- WHAT THE TASK REQUIRES: Set out each line from the following listing that includes the word "copy".

----- DATA FOR THIS TASK

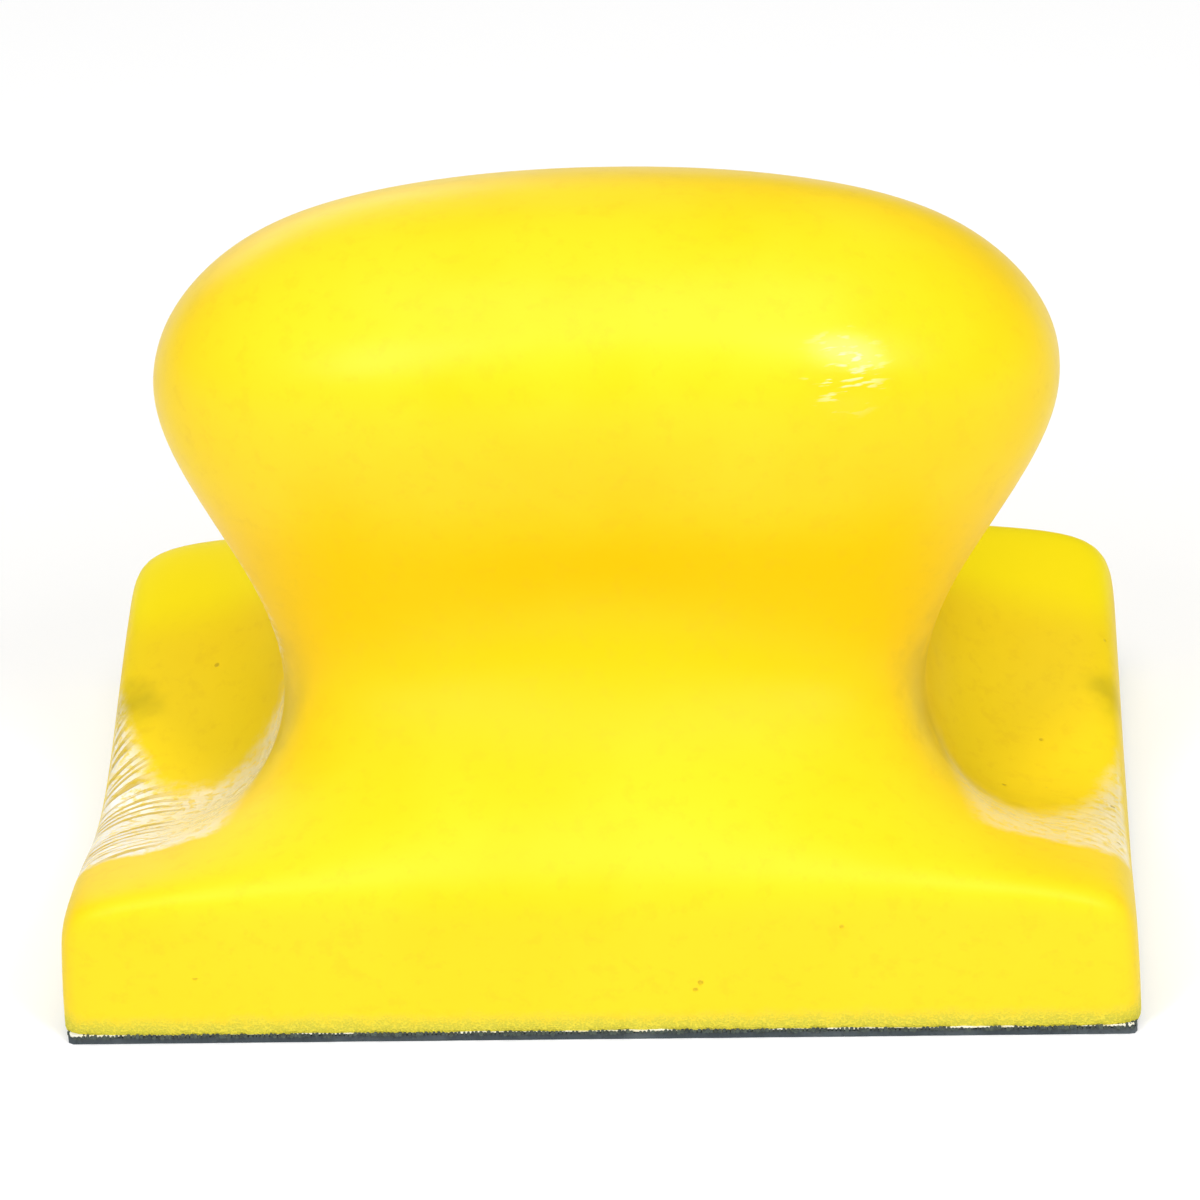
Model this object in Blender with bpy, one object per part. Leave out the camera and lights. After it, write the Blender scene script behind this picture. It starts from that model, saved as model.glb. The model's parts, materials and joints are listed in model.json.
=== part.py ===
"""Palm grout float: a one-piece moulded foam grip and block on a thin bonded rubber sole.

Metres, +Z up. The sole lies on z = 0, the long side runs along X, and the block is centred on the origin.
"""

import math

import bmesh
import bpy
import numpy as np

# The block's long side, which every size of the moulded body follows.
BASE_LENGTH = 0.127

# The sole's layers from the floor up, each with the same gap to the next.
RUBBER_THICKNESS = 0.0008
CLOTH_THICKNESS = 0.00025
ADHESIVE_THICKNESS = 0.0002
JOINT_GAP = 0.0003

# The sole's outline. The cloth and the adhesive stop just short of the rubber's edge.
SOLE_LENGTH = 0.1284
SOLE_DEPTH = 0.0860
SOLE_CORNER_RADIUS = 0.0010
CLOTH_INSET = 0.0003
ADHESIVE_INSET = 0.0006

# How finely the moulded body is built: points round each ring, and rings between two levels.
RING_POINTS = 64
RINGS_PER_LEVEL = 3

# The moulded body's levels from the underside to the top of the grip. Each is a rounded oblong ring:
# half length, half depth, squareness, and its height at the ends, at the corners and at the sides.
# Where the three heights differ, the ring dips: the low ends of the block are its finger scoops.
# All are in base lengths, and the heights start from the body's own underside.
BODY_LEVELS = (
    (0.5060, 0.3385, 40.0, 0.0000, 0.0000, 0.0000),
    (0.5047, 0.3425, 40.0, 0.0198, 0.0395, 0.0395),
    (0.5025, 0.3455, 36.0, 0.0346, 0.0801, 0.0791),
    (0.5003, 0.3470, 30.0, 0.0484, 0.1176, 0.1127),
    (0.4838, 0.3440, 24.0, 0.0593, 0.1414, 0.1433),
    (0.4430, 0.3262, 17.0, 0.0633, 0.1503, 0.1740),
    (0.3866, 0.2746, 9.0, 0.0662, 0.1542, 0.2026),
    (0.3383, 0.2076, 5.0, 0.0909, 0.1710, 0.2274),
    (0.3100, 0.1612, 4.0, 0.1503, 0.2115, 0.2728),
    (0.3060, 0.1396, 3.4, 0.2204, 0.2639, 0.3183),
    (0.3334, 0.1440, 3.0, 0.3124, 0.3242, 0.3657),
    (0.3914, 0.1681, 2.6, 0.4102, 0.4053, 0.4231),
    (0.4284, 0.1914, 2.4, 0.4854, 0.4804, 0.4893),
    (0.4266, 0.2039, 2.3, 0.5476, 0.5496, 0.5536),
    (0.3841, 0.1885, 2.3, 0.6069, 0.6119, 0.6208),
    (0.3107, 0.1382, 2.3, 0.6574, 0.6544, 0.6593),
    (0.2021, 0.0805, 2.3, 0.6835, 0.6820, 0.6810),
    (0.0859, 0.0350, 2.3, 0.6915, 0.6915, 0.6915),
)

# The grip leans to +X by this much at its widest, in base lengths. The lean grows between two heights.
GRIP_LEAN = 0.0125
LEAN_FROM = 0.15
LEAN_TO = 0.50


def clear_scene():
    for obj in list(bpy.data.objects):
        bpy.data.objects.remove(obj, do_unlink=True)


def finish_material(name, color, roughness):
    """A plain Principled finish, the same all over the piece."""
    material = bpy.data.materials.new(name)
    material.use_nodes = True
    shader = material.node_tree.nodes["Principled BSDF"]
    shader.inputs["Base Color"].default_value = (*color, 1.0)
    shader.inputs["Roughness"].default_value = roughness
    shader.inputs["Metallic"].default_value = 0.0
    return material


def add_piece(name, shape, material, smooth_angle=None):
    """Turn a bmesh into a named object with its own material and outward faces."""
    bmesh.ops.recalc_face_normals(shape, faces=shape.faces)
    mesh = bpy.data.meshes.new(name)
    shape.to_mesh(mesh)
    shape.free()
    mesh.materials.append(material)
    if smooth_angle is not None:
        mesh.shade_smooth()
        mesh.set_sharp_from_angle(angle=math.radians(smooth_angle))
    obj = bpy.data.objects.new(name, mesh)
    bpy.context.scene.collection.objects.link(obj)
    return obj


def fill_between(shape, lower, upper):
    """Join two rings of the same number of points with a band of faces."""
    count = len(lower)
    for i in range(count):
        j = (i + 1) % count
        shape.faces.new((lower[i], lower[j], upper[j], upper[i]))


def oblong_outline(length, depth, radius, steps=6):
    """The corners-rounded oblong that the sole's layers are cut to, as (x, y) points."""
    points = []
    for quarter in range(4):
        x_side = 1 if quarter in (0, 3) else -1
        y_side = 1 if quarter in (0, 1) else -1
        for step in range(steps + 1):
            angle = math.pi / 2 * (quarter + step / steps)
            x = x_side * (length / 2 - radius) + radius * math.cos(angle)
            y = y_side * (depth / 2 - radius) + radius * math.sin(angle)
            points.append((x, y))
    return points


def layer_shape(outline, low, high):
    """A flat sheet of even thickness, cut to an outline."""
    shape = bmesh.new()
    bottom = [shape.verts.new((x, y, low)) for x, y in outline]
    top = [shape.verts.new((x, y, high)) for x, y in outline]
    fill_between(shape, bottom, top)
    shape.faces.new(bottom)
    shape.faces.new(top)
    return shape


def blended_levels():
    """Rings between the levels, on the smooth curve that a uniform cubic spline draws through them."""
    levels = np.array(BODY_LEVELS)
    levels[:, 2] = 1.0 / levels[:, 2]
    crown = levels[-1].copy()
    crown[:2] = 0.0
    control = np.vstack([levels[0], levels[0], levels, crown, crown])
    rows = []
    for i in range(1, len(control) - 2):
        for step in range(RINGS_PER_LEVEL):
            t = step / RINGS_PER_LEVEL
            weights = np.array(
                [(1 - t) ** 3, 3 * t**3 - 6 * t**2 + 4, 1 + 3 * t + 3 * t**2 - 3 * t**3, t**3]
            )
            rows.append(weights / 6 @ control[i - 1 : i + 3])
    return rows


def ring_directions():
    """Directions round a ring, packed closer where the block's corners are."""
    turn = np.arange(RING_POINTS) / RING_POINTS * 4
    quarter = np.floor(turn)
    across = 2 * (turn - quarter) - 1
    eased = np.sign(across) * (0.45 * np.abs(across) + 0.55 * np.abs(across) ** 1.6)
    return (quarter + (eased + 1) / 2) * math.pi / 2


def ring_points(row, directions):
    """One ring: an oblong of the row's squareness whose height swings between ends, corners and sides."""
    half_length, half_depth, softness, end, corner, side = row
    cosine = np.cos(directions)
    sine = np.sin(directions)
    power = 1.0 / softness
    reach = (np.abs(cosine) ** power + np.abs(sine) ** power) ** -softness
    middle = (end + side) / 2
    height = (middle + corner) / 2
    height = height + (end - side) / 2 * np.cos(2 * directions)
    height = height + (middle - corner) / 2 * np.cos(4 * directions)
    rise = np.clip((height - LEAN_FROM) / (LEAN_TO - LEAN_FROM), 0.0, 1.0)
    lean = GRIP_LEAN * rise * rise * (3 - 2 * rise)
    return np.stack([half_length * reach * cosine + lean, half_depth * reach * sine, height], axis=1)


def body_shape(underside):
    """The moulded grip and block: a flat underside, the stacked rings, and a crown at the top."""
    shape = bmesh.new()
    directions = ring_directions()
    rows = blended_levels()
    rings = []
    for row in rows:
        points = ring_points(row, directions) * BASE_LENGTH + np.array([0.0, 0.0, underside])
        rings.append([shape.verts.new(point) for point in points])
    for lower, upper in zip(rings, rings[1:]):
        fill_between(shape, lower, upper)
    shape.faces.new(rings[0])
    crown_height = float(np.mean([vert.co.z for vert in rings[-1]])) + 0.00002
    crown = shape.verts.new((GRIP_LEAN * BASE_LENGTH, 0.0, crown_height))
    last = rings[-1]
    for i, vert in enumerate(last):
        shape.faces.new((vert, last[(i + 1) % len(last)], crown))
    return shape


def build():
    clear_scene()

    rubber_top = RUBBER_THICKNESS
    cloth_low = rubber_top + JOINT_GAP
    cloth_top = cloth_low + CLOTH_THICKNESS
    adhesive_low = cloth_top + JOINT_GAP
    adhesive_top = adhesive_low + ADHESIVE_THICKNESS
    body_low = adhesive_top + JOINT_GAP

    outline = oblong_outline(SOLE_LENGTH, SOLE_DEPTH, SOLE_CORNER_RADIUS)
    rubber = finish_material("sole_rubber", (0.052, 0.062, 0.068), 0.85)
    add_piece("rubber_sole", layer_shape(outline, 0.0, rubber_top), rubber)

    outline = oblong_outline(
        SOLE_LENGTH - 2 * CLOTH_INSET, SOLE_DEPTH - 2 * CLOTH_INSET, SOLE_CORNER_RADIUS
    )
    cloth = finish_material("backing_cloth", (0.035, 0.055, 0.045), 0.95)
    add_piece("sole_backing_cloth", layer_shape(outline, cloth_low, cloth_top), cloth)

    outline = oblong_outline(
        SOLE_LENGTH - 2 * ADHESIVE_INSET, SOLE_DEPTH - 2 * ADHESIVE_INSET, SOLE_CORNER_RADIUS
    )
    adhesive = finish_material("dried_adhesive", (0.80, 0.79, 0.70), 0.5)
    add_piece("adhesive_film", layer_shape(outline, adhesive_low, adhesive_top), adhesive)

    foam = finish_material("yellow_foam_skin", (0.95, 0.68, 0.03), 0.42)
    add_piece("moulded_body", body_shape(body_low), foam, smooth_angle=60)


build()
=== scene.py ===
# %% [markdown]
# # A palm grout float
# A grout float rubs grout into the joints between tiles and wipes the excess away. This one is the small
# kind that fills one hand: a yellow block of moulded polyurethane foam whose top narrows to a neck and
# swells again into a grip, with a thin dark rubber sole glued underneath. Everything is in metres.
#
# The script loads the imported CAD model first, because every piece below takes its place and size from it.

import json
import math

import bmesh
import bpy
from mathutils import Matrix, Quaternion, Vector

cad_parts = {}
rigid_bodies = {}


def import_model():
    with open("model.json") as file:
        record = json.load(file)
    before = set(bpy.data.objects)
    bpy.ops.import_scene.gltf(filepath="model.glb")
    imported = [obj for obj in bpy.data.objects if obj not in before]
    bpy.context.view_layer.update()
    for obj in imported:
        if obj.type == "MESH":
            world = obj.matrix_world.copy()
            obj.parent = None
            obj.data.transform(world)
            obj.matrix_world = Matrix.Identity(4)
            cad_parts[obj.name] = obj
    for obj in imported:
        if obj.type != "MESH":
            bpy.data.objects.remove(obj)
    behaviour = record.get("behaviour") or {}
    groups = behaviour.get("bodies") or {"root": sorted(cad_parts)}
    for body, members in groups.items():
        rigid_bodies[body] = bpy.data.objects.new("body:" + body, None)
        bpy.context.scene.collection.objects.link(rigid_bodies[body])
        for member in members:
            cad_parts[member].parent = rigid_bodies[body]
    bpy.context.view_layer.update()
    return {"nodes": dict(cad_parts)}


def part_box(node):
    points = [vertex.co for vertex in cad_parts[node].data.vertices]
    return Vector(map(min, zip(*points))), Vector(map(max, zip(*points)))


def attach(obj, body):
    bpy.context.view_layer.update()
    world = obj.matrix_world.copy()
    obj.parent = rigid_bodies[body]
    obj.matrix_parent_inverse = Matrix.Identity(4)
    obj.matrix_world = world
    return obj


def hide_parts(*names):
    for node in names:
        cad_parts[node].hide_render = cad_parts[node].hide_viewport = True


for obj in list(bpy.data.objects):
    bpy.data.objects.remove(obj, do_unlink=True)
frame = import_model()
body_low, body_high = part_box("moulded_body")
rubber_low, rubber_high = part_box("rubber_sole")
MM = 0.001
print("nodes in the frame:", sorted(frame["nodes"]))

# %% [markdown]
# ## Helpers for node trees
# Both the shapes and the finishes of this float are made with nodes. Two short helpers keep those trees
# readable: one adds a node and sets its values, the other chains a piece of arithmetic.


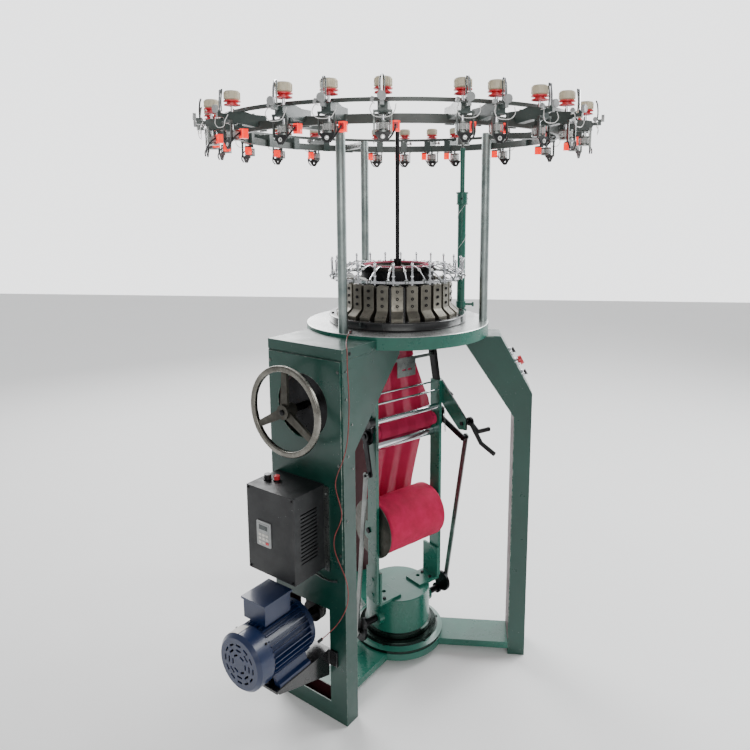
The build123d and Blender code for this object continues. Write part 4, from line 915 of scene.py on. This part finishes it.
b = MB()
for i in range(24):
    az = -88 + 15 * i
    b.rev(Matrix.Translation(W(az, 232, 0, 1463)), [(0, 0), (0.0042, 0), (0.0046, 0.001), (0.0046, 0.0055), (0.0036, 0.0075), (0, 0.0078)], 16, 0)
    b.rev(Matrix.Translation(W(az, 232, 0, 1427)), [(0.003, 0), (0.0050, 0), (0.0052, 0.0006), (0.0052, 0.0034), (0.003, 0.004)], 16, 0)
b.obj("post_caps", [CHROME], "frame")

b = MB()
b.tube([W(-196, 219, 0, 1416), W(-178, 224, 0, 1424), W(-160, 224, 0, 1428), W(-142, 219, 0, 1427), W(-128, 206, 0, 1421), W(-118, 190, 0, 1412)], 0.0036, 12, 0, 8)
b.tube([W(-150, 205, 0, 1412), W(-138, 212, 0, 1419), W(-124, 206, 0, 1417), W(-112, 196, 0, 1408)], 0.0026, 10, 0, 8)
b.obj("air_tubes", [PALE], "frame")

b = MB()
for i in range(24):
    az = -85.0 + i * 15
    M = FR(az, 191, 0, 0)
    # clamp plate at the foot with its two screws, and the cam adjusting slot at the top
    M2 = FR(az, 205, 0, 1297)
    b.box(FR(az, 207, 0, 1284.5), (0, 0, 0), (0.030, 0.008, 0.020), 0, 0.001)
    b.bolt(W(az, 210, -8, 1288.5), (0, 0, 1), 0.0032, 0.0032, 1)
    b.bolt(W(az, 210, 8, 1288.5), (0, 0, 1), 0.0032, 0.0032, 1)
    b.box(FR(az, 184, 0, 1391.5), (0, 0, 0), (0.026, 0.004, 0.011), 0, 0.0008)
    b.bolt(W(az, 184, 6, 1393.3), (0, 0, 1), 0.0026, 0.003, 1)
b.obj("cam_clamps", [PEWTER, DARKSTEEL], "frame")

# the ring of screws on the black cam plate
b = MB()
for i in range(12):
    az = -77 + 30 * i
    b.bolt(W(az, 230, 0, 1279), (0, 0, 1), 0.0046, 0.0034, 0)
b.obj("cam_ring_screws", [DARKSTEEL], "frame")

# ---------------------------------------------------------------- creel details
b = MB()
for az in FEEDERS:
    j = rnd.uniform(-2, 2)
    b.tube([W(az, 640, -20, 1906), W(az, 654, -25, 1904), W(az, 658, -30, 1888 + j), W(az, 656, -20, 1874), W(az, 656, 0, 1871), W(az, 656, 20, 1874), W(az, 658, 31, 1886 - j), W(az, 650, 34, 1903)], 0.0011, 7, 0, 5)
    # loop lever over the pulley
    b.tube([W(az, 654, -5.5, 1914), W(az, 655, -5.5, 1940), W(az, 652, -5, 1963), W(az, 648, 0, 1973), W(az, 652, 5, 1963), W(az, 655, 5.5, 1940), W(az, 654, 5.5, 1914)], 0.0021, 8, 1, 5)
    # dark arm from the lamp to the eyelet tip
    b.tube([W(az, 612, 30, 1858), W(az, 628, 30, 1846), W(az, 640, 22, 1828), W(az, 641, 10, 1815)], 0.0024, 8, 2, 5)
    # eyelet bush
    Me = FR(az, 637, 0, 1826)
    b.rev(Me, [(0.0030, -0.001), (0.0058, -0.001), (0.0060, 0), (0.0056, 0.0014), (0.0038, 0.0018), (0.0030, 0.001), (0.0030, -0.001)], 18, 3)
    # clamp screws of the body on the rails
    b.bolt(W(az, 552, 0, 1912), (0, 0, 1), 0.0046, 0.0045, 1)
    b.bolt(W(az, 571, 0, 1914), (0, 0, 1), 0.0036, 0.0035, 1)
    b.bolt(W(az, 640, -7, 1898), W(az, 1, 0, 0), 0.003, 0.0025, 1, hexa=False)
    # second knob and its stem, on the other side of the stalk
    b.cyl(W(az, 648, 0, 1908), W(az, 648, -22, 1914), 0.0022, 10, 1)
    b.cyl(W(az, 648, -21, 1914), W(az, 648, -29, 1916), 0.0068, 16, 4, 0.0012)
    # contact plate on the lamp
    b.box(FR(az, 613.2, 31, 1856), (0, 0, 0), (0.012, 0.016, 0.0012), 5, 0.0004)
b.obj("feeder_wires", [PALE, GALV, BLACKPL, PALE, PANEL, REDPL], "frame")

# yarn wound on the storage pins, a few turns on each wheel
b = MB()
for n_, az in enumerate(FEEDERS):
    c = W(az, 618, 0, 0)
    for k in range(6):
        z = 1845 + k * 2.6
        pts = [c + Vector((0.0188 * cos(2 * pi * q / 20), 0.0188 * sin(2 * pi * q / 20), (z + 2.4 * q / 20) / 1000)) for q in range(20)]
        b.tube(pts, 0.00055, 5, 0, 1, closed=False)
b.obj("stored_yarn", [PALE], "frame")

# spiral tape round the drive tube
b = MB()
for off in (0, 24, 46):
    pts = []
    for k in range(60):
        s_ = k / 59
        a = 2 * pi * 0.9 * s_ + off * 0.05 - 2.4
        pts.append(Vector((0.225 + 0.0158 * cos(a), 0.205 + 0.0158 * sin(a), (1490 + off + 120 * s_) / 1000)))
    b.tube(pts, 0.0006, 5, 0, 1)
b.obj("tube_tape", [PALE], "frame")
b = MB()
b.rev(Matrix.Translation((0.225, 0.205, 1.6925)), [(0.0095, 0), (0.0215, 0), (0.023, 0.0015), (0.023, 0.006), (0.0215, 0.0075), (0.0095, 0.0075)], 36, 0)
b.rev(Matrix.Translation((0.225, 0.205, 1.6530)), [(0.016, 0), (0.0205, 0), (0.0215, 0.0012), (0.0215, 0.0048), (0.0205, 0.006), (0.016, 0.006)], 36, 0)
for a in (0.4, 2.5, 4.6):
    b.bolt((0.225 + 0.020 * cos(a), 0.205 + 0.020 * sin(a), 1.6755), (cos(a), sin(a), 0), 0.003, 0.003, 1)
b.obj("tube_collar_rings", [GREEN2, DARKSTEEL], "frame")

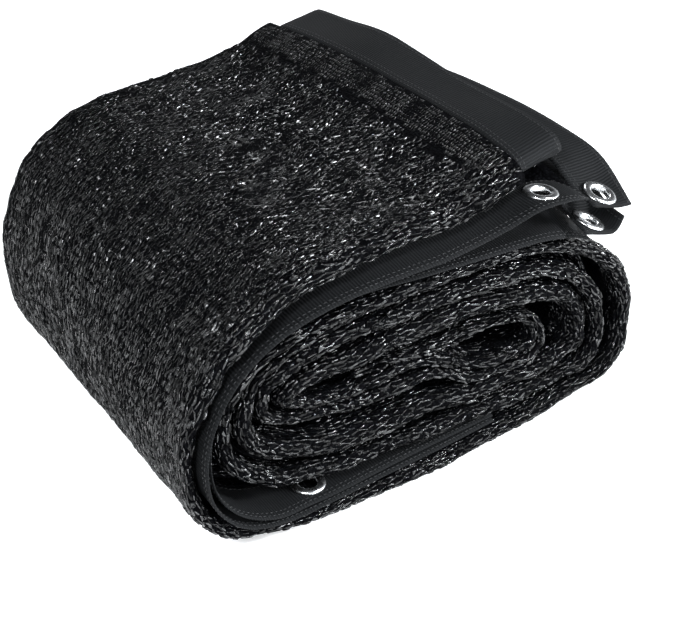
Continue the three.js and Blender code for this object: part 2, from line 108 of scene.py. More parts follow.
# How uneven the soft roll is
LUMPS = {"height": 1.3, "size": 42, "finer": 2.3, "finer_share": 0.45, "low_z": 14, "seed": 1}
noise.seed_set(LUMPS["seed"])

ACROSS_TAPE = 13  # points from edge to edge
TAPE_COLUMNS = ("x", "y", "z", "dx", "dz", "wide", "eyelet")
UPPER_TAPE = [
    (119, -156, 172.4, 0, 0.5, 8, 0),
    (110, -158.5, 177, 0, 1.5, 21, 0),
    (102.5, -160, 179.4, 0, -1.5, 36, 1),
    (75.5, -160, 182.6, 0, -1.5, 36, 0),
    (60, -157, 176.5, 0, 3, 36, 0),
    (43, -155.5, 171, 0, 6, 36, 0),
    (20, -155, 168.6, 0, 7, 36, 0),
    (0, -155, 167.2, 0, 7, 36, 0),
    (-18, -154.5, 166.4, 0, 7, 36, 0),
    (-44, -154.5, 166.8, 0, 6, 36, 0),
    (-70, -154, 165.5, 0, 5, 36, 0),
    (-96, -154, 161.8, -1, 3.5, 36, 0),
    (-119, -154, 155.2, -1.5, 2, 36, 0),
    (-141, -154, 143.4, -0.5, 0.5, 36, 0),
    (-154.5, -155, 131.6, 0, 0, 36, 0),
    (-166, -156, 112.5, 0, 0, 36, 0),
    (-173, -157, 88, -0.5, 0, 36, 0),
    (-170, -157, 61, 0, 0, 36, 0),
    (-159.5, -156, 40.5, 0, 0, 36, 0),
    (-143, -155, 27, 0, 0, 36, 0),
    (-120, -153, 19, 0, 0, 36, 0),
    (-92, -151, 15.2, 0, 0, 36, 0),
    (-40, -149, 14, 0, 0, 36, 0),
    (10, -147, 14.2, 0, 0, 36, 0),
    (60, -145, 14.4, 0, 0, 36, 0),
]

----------

- FINAL RESULT:
    crown = levels[-1].copy()
            world = obj.matrix_world.copy()
    world = obj.matrix_world.copy()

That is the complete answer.